┌──

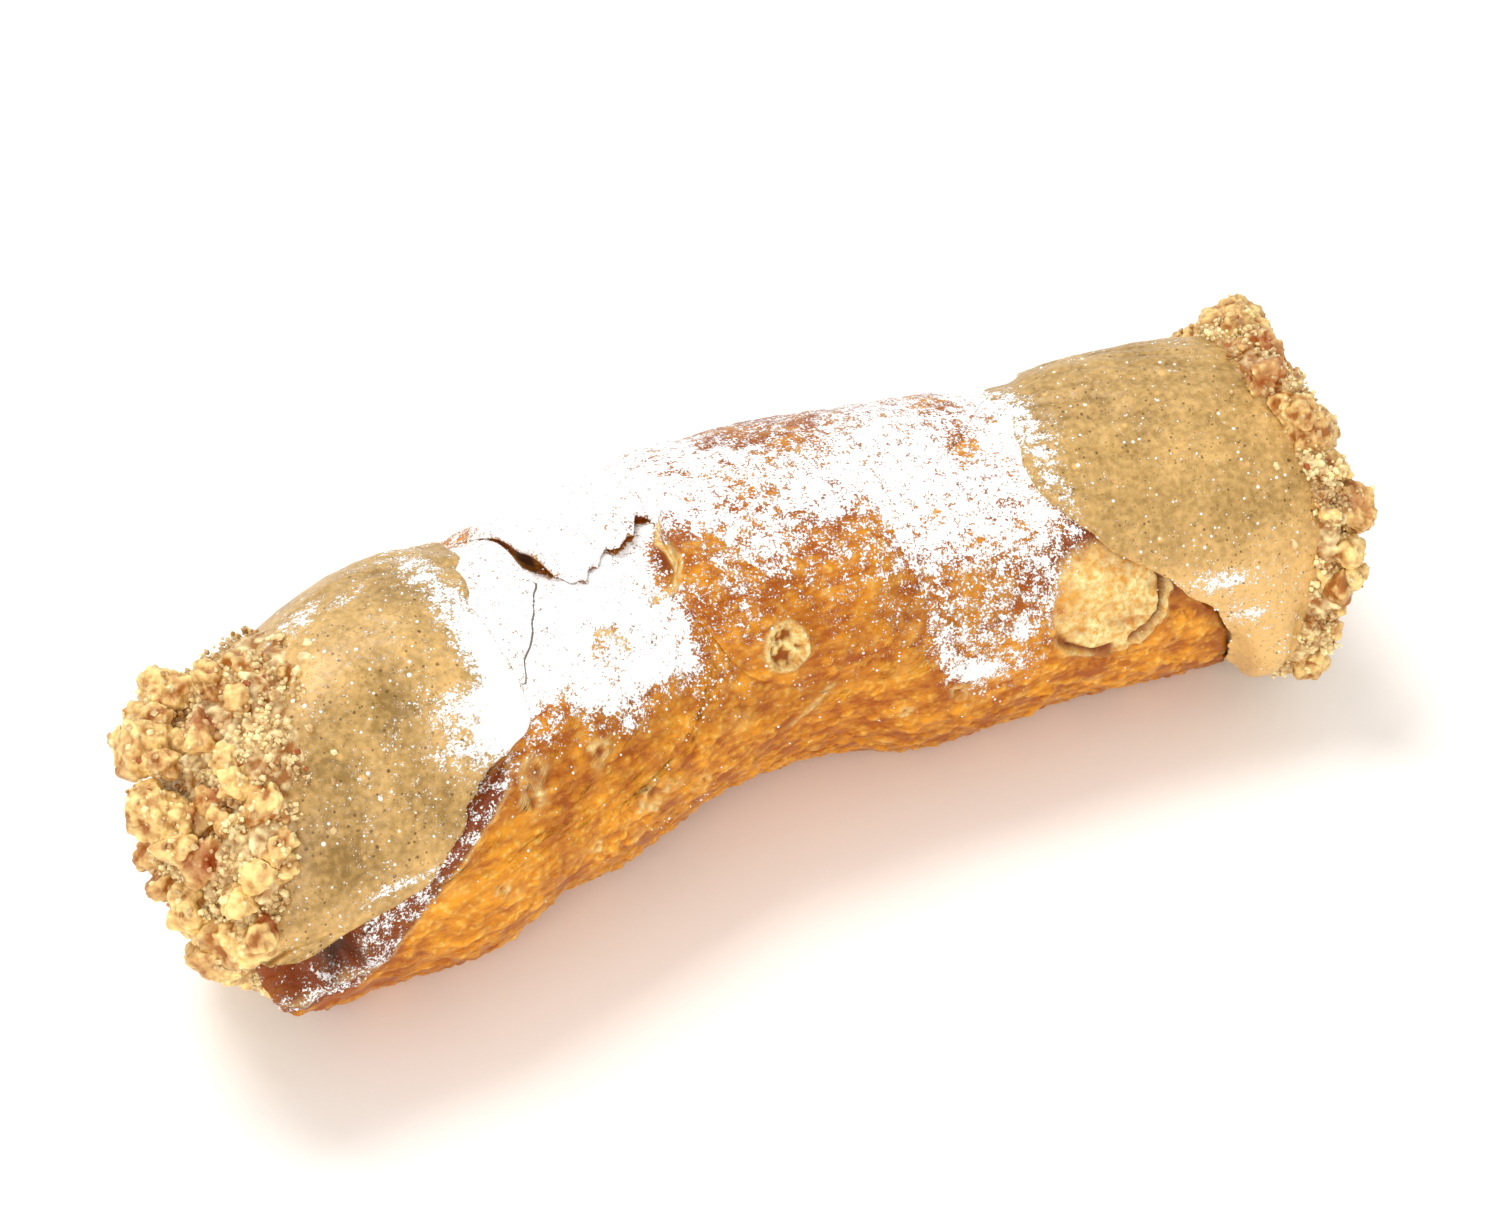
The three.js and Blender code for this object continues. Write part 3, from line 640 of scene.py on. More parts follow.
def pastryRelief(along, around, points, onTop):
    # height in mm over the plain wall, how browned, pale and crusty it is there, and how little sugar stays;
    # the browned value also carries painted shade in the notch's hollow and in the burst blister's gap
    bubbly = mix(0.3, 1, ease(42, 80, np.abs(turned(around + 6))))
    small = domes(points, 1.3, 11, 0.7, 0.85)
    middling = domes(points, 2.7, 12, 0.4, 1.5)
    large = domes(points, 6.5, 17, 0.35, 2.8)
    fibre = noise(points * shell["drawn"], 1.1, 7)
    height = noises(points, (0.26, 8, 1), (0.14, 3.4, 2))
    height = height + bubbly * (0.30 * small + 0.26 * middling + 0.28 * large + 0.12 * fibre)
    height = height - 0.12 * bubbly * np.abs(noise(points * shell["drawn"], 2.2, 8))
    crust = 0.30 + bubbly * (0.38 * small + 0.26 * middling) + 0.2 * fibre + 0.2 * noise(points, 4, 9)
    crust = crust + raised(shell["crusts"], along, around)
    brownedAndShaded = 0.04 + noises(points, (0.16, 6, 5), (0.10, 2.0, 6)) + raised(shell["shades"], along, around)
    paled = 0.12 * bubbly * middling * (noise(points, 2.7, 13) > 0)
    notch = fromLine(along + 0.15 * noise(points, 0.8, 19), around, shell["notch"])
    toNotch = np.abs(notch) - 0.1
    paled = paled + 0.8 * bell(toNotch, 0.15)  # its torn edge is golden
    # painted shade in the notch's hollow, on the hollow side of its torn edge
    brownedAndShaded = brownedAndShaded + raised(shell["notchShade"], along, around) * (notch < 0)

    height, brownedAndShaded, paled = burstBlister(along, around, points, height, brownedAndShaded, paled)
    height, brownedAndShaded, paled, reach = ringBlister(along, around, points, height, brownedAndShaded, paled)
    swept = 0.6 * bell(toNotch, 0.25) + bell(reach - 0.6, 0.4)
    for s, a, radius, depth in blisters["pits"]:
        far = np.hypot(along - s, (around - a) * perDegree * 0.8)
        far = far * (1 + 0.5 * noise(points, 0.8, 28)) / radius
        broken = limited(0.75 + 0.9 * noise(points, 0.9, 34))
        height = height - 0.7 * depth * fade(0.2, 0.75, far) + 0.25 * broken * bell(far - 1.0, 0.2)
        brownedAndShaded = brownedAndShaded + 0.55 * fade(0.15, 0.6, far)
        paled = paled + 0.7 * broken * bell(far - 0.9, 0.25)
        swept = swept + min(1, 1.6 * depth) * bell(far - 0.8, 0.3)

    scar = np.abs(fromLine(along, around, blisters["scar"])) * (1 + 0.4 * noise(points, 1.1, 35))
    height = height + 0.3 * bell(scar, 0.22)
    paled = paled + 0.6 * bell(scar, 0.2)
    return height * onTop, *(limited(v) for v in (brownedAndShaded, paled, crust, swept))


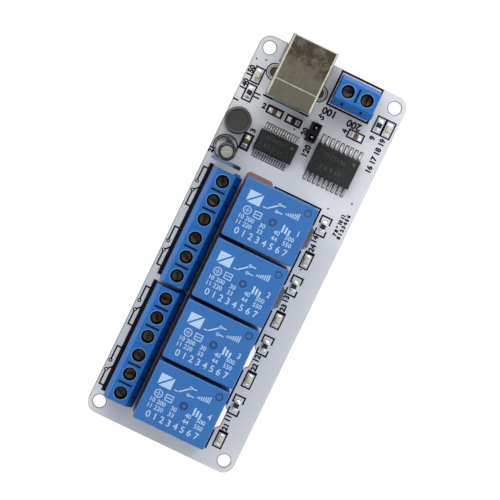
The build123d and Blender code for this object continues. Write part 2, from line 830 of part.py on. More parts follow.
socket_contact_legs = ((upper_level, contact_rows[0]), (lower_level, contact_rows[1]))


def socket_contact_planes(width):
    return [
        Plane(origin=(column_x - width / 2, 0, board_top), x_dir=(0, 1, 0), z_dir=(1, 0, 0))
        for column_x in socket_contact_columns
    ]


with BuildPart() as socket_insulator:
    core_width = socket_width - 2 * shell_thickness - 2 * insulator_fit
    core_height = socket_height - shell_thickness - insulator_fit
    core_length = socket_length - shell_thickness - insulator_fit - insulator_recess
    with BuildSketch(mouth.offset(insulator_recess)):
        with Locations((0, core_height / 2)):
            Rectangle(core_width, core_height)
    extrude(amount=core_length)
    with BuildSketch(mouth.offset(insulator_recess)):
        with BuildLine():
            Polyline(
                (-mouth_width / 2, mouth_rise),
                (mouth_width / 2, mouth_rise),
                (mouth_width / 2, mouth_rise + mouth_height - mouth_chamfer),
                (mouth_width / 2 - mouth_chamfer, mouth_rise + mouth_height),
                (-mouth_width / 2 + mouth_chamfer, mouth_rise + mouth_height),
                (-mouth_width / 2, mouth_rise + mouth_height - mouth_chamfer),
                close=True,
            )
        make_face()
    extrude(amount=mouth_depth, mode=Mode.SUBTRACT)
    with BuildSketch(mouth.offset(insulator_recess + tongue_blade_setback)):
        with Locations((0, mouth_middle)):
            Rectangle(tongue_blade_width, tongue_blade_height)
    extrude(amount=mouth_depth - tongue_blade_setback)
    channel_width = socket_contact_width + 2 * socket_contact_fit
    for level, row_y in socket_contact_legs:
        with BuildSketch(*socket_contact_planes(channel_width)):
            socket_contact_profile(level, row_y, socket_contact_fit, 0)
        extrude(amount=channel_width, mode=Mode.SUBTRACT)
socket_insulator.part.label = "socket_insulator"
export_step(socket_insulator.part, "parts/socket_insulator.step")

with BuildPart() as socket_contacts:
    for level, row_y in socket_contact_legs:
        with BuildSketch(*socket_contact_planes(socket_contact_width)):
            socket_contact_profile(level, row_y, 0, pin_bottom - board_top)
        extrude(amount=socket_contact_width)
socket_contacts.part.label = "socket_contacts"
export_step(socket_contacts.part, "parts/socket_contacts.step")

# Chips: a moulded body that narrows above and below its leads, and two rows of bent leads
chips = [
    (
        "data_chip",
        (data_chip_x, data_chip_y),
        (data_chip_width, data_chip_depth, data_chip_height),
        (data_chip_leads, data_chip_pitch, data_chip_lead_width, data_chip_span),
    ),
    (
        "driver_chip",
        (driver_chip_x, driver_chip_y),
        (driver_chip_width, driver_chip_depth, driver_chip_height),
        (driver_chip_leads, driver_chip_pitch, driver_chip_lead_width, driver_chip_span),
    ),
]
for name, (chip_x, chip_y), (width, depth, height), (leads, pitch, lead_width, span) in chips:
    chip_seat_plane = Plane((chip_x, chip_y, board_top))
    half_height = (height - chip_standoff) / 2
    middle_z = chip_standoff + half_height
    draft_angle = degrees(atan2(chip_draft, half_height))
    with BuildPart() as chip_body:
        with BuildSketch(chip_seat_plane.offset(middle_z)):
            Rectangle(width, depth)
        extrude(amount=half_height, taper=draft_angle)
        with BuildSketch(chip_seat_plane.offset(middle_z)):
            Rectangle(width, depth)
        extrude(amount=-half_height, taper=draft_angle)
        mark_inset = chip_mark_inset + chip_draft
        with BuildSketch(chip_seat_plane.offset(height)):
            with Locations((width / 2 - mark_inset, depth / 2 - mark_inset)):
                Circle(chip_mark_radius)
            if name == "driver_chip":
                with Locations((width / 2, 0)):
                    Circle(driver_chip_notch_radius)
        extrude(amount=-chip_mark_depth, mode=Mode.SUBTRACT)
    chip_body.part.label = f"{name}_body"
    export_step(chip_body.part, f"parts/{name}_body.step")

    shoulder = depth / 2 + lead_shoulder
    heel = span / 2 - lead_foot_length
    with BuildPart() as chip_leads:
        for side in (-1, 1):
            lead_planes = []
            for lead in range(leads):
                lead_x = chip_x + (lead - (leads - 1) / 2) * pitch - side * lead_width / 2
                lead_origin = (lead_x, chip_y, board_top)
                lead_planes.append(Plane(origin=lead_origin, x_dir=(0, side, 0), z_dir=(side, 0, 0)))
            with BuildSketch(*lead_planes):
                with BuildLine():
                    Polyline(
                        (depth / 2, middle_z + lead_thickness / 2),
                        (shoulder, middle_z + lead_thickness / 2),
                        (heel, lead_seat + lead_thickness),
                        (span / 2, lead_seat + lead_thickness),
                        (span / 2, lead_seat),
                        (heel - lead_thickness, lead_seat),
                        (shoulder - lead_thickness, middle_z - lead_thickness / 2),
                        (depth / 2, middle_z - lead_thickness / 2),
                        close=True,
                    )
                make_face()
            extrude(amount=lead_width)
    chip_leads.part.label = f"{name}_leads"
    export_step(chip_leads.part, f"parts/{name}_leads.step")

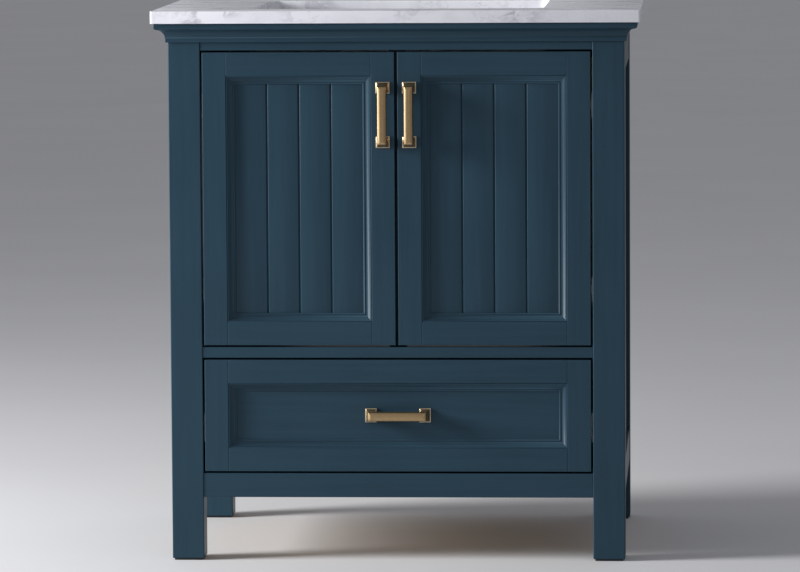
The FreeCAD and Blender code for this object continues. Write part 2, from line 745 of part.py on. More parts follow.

└──

WORK TO BE COMPLETED :: Would you reproduce the material above in full, exactly as given?

THE ANSWER ::
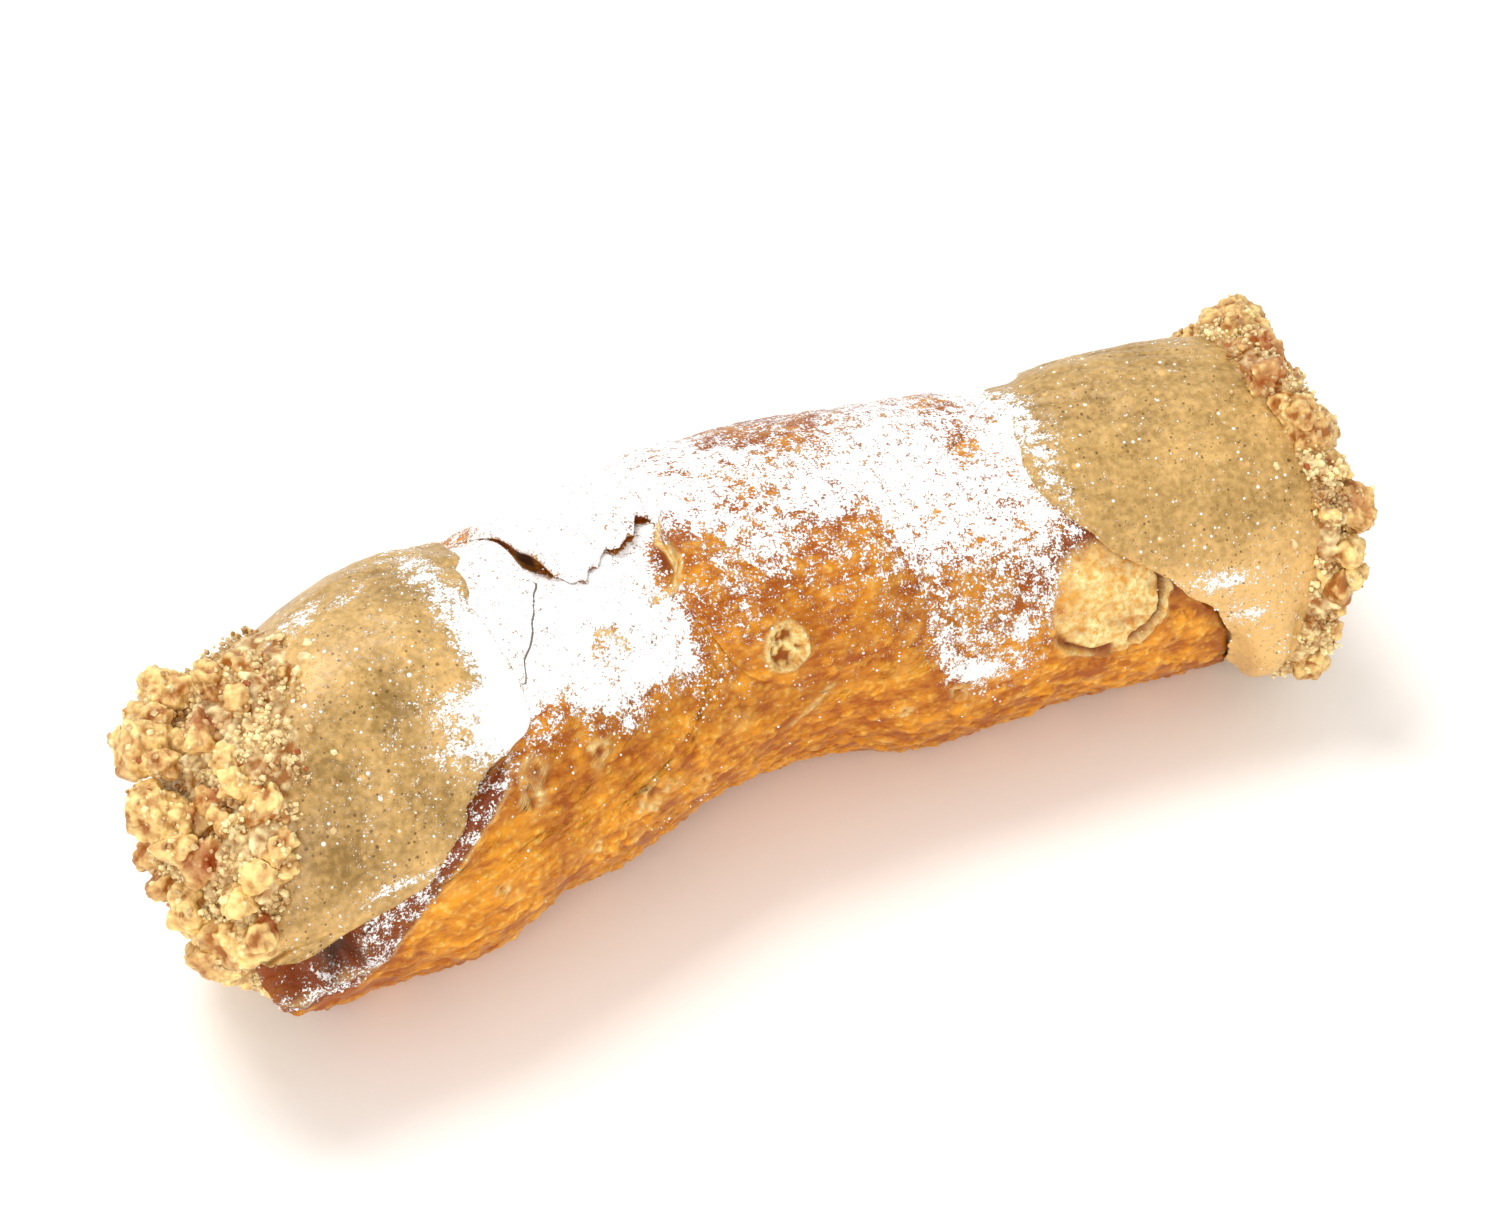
The three.js and Blender code for this object continues. Write part 3, from line 640 of scene.py on. More parts follow.
def pastryRelief(along, around, points, onTop):
    # height in mm over the plain wall, how browned, pale and crusty it is there, and how little sugar stays;
    # the browned value also carries painted shade in the notch's hollow and in the burst blister's gap
    bubbly = mix(0.3, 1, ease(42, 80, np.abs(turned(around + 6))))
    small = domes(points, 1.3, 11, 0.7, 0.85)
    middling = domes(points, 2.7, 12, 0.4, 1.5)
    large = domes(points, 6.5, 17, 0.35, 2.8)
    fibre = noise(points * shell["drawn"], 1.1, 7)
    height = noises(points, (0.26, 8, 1), (0.14, 3.4, 2))
    height = height + bubbly * (0.30 * small + 0.26 * middling + 0.28 * large + 0.12 * fibre)
    height = height - 0.12 * bubbly * np.abs(noise(points * shell["drawn"], 2.2, 8))
    crust = 0.30 + bubbly * (0.38 * small + 0.26 * middling) + 0.2 * fibre + 0.2 * noise(points, 4, 9)
    crust = crust + raised(shell["crusts"], along, around)
    brownedAndShaded = 0.04 + noises(points, (0.16, 6, 5), (0.10, 2.0, 6)) + raised(shell["shades"], along, around)
    paled = 0.12 * bubbly * middling * (noise(points, 2.7, 13) > 0)
    notch = fromLine(along + 0.15 * noise(points, 0.8, 19), around, shell["notch"])
    toNotch = np.abs(notch) - 0.1
    paled = paled + 0.8 * bell(toNotch, 0.15)  # its torn edge is golden
    # painted shade in the notch's hollow, on the hollow side of its torn edge
    brownedAndShaded = brownedAndShaded + raised(shell["notchShade"], along, around) * (notch < 0)

    height, brownedAndShaded, paled = burstBlister(along, around, points, height, brownedAndShaded, paled)
    height, brownedAndShaded, paled, reach = ringBlister(along, around, points, height, brownedAndShaded, paled)
    swept = 0.6 * bell(toNotch, 0.25) + bell(reach - 0.6, 0.4)
    for s, a, radius, depth in blisters["pits"]:
        far = np.hypot(along - s, (around - a) * perDegree * 0.8)
        far = far * (1 + 0.5 * noise(points, 0.8, 28)) / radius
        broken = limited(0.75 + 0.9 * noise(points, 0.9, 34))
        height = height - 0.7 * depth * fade(0.2, 0.75, far) + 0.25 * broken * bell(far - 1.0, 0.2)
        brownedAndShaded = brownedAndShaded + 0.55 * fade(0.15, 0.6, far)
        paled = paled + 0.7 * broken * bell(far - 0.9, 0.25)
        swept = swept + min(1, 1.6 * depth) * bell(far - 0.8, 0.3)

    scar = np.abs(fromLine(along, around, blisters["scar"])) * (1 + 0.4 * noise(points, 1.1, 35))
    height = height + 0.3 * bell(scar, 0.22)
    paled = paled + 0.6 * bell(scar, 0.2)
    return height * onTop, *(limited(v) for v in (brownedAndShaded, paled, crust, swept))


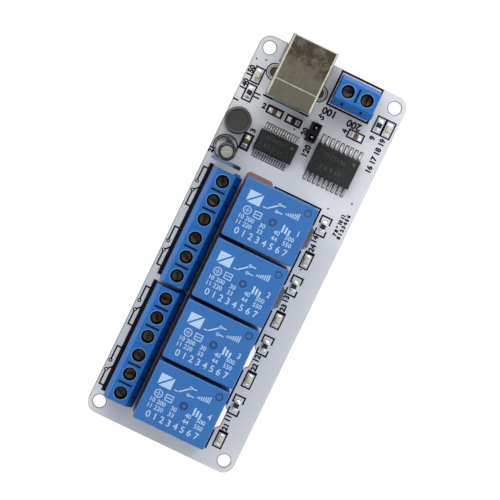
The build123d and Blender code for this object continues. Write part 2, from line 830 of part.py on. More parts follow.
socket_contact_legs = ((upper_level, contact_rows[0]), (lower_level, contact_rows[1]))


def socket_contact_planes(width):
    return [
        Plane(origin=(column_x - width / 2, 0, board_top), x_dir=(0, 1, 0), z_dir=(1, 0, 0))
        for column_x in socket_contact_columns
    ]


with BuildPart() as socket_insulator:
    core_width = socket_width - 2 * shell_thickness - 2 * insulator_fit
    core_height = socket_height - shell_thickness - insulator_fit
    core_length = socket_length - shell_thickness - insulator_fit - insulator_recess
    with BuildSketch(mouth.offset(insulator_recess)):
        with Locations((0, core_height / 2)):
            Rectangle(core_width, core_height)
    extrude(amount=core_length)
    with BuildSketch(mouth.offset(insulator_recess)):
        with BuildLine():
            Polyline(
                (-mouth_width / 2, mouth_rise),
                (mouth_width / 2, mouth_rise),
                (mouth_width / 2, mouth_rise + mouth_height - mouth_chamfer),
                (mouth_width / 2 - mouth_chamfer, mouth_rise + mouth_height),
                (-mouth_width / 2 + mouth_chamfer, mouth_rise + mouth_height),
                (-mouth_width / 2, mouth_rise + mouth_height - mouth_chamfer),
                close=True,
            )
        make_face()
    extrude(amount=mouth_depth, mode=Mode.SUBTRACT)
    with BuildSketch(mouth.offset(insulator_recess + tongue_blade_setback)):
        with Locations((0, mouth_middle)):
            Rectangle(tongue_blade_width, tongue_blade_height)
    extrude(amount=mouth_depth - tongue_blade_setback)
    channel_width = socket_contact_width + 2 * socket_contact_fit
    for level, row_y in socket_contact_legs:
        with BuildSketch(*socket_contact_planes(channel_width)):
            socket_contact_profile(level, row_y, socket_contact_fit, 0)
        extrude(amount=channel_width, mode=Mode.SUBTRACT)
socket_insulator.part.label = "socket_insulator"
export_step(socket_insulator.part, "parts/socket_insulator.step")

with BuildPart() as socket_contacts:
    for level, row_y in socket_contact_legs:
        with BuildSketch(*socket_contact_planes(socket_contact_width)):
            socket_contact_profile(level, row_y, 0, pin_bottom - board_top)
        extrude(amount=socket_contact_width)
socket_contacts.part.label = "socket_contacts"
export_step(socket_contacts.part, "parts/socket_contacts.step")

# Chips: a moulded body that narrows above and below its leads, and two rows of bent leads
chips = [
    (
        "data_chip",
        (data_chip_x, data_chip_y),
        (data_chip_width, data_chip_depth, data_chip_height),
        (data_chip_leads, data_chip_pitch, data_chip_lead_width, data_chip_span),
    ),
    (
        "driver_chip",
        (driver_chip_x, driver_chip_y),
        (driver_chip_width, driver_chip_depth, driver_chip_height),
        (driver_chip_leads, driver_chip_pitch, driver_chip_lead_width, driver_chip_span),
    ),
]
for name, (chip_x, chip_y), (width, depth, height), (leads, pitch, lead_width, span) in chips:
    chip_seat_plane = Plane((chip_x, chip_y, board_top))
    half_height = (height - chip_standoff) / 2
    middle_z = chip_standoff + half_height
    draft_angle = degrees(atan2(chip_draft, half_height))
    with BuildPart() as chip_body:
        with BuildSketch(chip_seat_plane.offset(middle_z)):
            Rectangle(width, depth)
        extrude(amount=half_height, taper=draft_angle)
        with BuildSketch(chip_seat_plane.offset(middle_z)):
            Rectangle(width, depth)
        extrude(amount=-half_height, taper=draft_angle)
        mark_inset = chip_mark_inset + chip_draft
        with BuildSketch(chip_seat_plane.offset(height)):
            with Locations((width / 2 - mark_inset, depth / 2 - mark_inset)):
                Circle(chip_mark_radius)
            if name == "driver_chip":
                with Locations((width / 2, 0)):
                    Circle(driver_chip_notch_radius)
        extrude(amount=-chip_mark_depth, mode=Mode.SUBTRACT)
    chip_body.part.label = f"{name}_body"
    export_step(chip_body.part, f"parts/{name}_body.step")

    shoulder = depth / 2 + lead_shoulder
    heel = span / 2 - lead_foot_length
    with BuildPart() as chip_leads:
        for side in (-1, 1):
            lead_planes = []
            for lead in range(leads):
                lead_x = chip_x + (lead - (leads - 1) / 2) * pitch - side * lead_width / 2
                lead_origin = (lead_x, chip_y, board_top)
                lead_planes.append(Plane(origin=lead_origin, x_dir=(0, side, 0), z_dir=(side, 0, 0)))
            with BuildSketch(*lead_planes):
                with BuildLine():
                    Polyline(
                        (depth / 2, middle_z + lead_thickness / 2),
                        (shoulder, middle_z + lead_thickness / 2),
                        (heel, lead_seat + lead_thickness),
                        (span / 2, lead_seat + lead_thickness),
                        (span / 2, lead_seat),
                        (heel - lead_thickness, lead_seat),
                        (shoulder - lead_thickness, middle_z - lead_thickness / 2),
                        (depth / 2, middle_z - lead_thickness / 2),
                        close=True,
                    )
                make_face()
            extrude(amount=lead_width)
    chip_leads.part.label = f"{name}_leads"
    export_step(chip_leads.part, f"parts/{name}_leads.step")

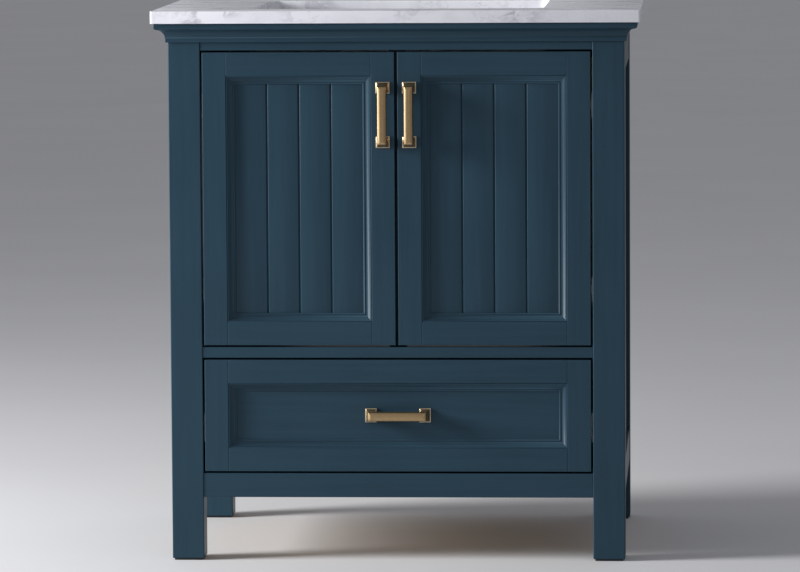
The FreeCAD and Blender code for this object continues. Write part 2, from line 745 of part.py on. More parts follow.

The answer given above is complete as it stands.